At present, Preston says, the Harvard machine can be considered an "intermediate energy cyclotron;" there are about half a dozen larger accelerators of this type in the world. Beyond a certain level of energy (about 600 million electron volts), he says, this particular type of machine (utilizing a single large magnet) is no longer practicable, because of the large size of the magnet required. Therefore, new methods involving a series of magnets, such as those used in the Cambridge Electron Accelerator and the Brookhaven cyclotron, had to be devised.

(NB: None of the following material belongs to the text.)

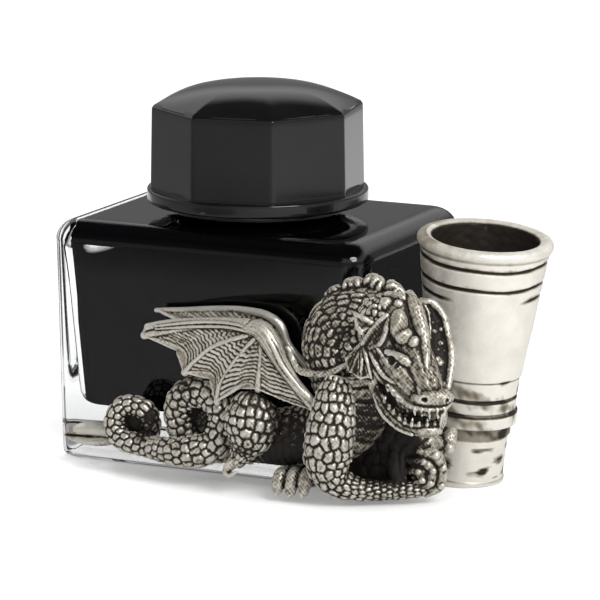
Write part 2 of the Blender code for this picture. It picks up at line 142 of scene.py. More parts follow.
class Nodes:
    """A small wrapper that makes shader nodes in a material or a world. Wherever an input is given,
    its value is a number, a colour, a place or the output of another node."""

    def __init__(self, owner):
        owner.use_nodes = True
        self.material = owner
        self.tree = owner.node_tree
        self.shader = self.tree.nodes.get("Principled BSDF")

    def give(self, target, value):
        if isinstance(value, bpy.types.NodeSocket):
            self.tree.links.new(value, target)
        else:
            target.default_value = value

    def add(self, kind, inputs=(), **settings):
        node = self.tree.nodes.new(kind)
        for key, value in settings.items():
            setattr(node, key, value)
        for slot, value in inputs:
            self.give(node.inputs[slot], value)
        return node

    def set(self, **values):
        for key, value in values.items():
            self.give(self.shader.inputs[key.replace("_", " ")], value)

    def place(self):
        return self.add("ShaderNodeTexCoord").outputs["Object"]

    def noise(self, scale, detail=3.0, roughness=0.5):
        inputs = (("Vector", self.place()), ("Scale", scale), ("Detail", detail),
                  ("Roughness", roughness))
        return self.add("ShaderNodeTexNoise", inputs).outputs["Fac"]

    def distance(self, source, point):
        inputs = enumerate((source, point))
        return self.add("ShaderNodeVectorMath", inputs, operation="DISTANCE").outputs["Value"]

    def split(self, source):
        return self.add("ShaderNodeSeparateXYZ", [("Vector", source)]).outputs

    def ramp(self, source, stops):
        node = self.add("ShaderNodeValToRGB", [("Fac", source)])
        elements = node.color_ramp.elements
        while len(elements) < len(stops):
            elements.new(0.5)
        for element, (position, colour) in zip(elements, stops):
            element.position = position
            element.color = (*colour, 1.0)
        return node.outputs["Color"]

    def scalar(self, source, low, high, from_low=0.0, from_high=1.0):
        inputs = (("Value", source), ("From Min", from_low), ("From Max", from_high),
                  ("To Min", low), ("To Max", high))
        return self.add("ShaderNodeMapRange", inputs).outputs["Result"]

    def math(self, operation, first, second):
        inputs = enumerate((first, second))
        return self.add("ShaderNodeMath", inputs, operation=operation).outputs["Value"]

    def mix(self, factor, first, second):
        inputs = ((0, factor), (6, first), (7, second))
        return self.add("ShaderNodeMix", inputs, data_type="RGBA").outputs[2]

    def mix_shaders(self, factor, first, second, output):
        both = self.add("ShaderNodeMixShader", enumerate((factor, first, second)))
        self.give(self.tree.nodes[output].inputs["Surface"], both.outputs["Shader"])

    def bump(self, source, distance, strength=1.0):
        inputs = (("Height", source), ("Distance", distance), ("Strength", strength))
        self.set(Normal=self.add("ShaderNodeBump", inputs).outputs["Normal"])


def glass_material():
    """Clear moulded glass with faint waviness; shadows pass through it."""
    m = Nodes(bpy.data.materials.new("clear_glass"))
    m.set(Base_Color=(0.985, 0.995, 0.992, 1.0), Transmission_Weight=1.0, IOR=1.5, Roughness=0.0)
    m.bump(m.noise(45.0, 0.0), 0.00006)
    clear = m.add("ShaderNodeBsdfTransparent", [("Color", (0.93, 0.95, 0.945, 1.0))])
    shadow = m.add("ShaderNodeLightPath").outputs["Is Shadow Ray"]
    m.mix_shaders(shadow, m.shader.outputs["BSDF"], clear.outputs["BSDF"], "Material Output")
    return m.material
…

The chief difference between the cyclotron and the Electron Accelerator, according to Preston, aside from the obvious fact that the former works with protons and the latter with electrons, is one of method. In the cyclotron the protons are subjected to a constant magnetic field and spiral out in ever-increasing orbits; in the election accelerator, on the other hand, the orbit is constant and the magnetic field is increased in order to keep the electrons in a stable path. The cyclotron, Preston says, unlike the C.E.A., can properly be called an "accelerator," for the velocity at the end of the experiment is still "only a few tenths of the speed of light."

At the end of the acceleration process in the cyclotron, the beam is directed into an experimental area. There are, however, no serious problems here of deflecting the particles: once the spiraling beam reaches the outer limit of the cyclotron chamber, it can be made to fly off on a tangential line into the experimental area. A typical experiment, Preston says, might involve a beam hitting a target of some element, perhaps carbon. Counters would be set up at various angles to the beam at the point of collision, and the data thus obtained--used with the laws of momentum--might give important information as to the nature of the carbon nucleus.

With Harvard's cyclotron and other laboratories and the imposing facilities of MIT already in operation, and with the unique C.E.A. under construction, the city of Cambridge may well be considered one of the world's great centers for nuclear research.